After he had obtained his passport, Fat left the United States and flew by Icelandic Airlines to Luxembourg, which is the cheapest way to go. We got a postcard from him mailed at his stop-over in Iceland, and then, a month later, a letter from Metz, France. Metz lies on the border to Luxembourg; I looked it up on the map.
In Metz -- which he liked, as a scenic place -- he met a girl and enjoyed a wonderful time until she took him for half of the money he'd brought with him. He sent us a photograph of her; she is very pretty, reminding me a little of Linda Ronstadt, with the same shape face and haircut. It was the last picture he sent us, because the girl stole his camera as well. She worked at a bookstore. Fat never told us whether he got to go to bed with her.
From Metz he crossed over into West Germany, where the American dollar is worth nothing. He already read and spoke a little German so he had a relatively easy time there. But his letters became less frequent and finally stopped completely.
"If he'd have made it with the French girl," Kevin said, "he'd have recovered."

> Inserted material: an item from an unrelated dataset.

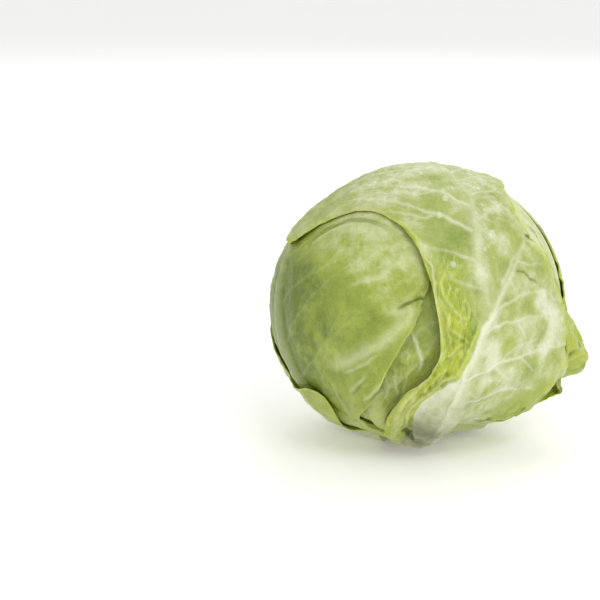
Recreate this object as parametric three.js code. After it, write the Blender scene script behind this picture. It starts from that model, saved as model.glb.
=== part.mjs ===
import * as THREE from 'three';

// A round, dense cabbage head lying a little over on its base: a solid inner head with a
// cut stem in it, and eight wrapper leaves laid over one another, each one closed blade.
// Lengths are millimetres. Directions from the middle of the head are degrees, before it
// leans: azimuth 0 is the front (-Y) and 90 the right (+X), latitude -90 is the stem.

// Driving sizes of the head
const GIRTH_RADIUS = 82.6;
const POLE_RADIUS = 78.2;
const BLADE = 1.2;
const LAYER_GAP = 0.8;
const BASE_HOLLOW = { azimuth: 180, latitude: -80, depth: 12, spread: 26 };
const STEM = { radius: 12.4, faceDepth: 76.6, socketDepth: 57, bevel: 1.2, gap: 0.4 };

// How the head lies: its stem is turned up towards the front, its weight on a flat spot
const LEAN = 16;
const REST_DEPTH = 79.4;
const REST_CUT = 1.7;
const PRESS_DEPTH = REST_DEPTH + REST_CUT + LAYER_GAP;
const PRESS_BLEND = 3;

// How softly a leaf drapes over the margin of one beneath it, in degrees past that margin
const DRAPE = { start: 2, end: 13, ribWidth: 7 };
// Where a leaf beneath another is free to lift, in degrees past the other's margin
const FREE = { start: 3.5, end: 10 };

// Broad bumps and dents of the ball: azimuth, latitude, rise in mm, spread in degrees
const SWELLS = [
  [-78, 52, -3.6, 24],
  [88, 60, 1.2, 15],
  [88, -27, 6.5, 16],
  [88, -64, -6, 13],
  [-82, -48, -4, 16],
  [-80, -68, -8.4, 15],
  [42, -68, -4.6, 16],
  [-40, -12, 1.6, 30],
  [30, 20, 1.2, 25],
  [170, 30, 1.5, 35],
  [-140, 5, -1.5, 28],
];

// The midrib of a leaf along its length: degrees from the stem, half-width, height
const OUTER_RIB = [
  [11, 9.4, 7.2], [28, 9, 7], [45, 7.6, 5.4], [62, 6.2, 3.8], [80, 5, 2.4],
  [105, 4, 1.4], [140, 2.6, 0.8], [235, 1.4, 0.3],
];
const INNER_RIB = [
  [11, 8.4, 4.2], [35, 7, 3.8], [60, 4.4, 2.6], [90, 2.8, 1.4], [130, 1.8, 0.7], [170, 1, 0.3],
];
const SHORT_RIB = [
  [11, 8, 4.4], [40, 6.4, 3.6], [58, 4.4, 2.2], [76, 3, 0.9], [92, 2.6, 0.3], [104, 2.4, 0.2],
];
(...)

"For all we know he did," David said,
Kevin said, "If he'd made it with her he'd be back here sane. He's not, so he didn't."
A year passed. One day I got a mailgram from him; Fat had flown back to the United States, to New York. He knows people there. He would be arriving in California, he said, when he got over his mono; in Europe he had been hit by mono.

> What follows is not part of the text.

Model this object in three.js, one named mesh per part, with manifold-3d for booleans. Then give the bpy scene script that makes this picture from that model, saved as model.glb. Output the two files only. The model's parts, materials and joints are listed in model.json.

"But did he find the Savior?" Kevin said. The mailgram didn't say. "It would say if he had," Kevin said. "It's like with that French girl; we'd have heard."
"At least he isn't dead," David said.
Kevin said, "It depends on how you define 'dead.'"
Meanwhile I had been doing fine; my books sold well, now -- I had more money put away than I knew what to do with. In fact we were all doing well. David ran a tobacco shop at the city shopping mall, one of the most elegant malls in Orange County; Kevin's new girlfriend treated him and us gently and with tact, putting up with our gallows sense of humor, especially Kevin's. We had told her all about Fat and his quest -- and the French girl fleecing him right down to his Pentax camera. She looked forward to meeting him and we looked forward to his return: stories and pictures and maybe presents! we said to ourselves.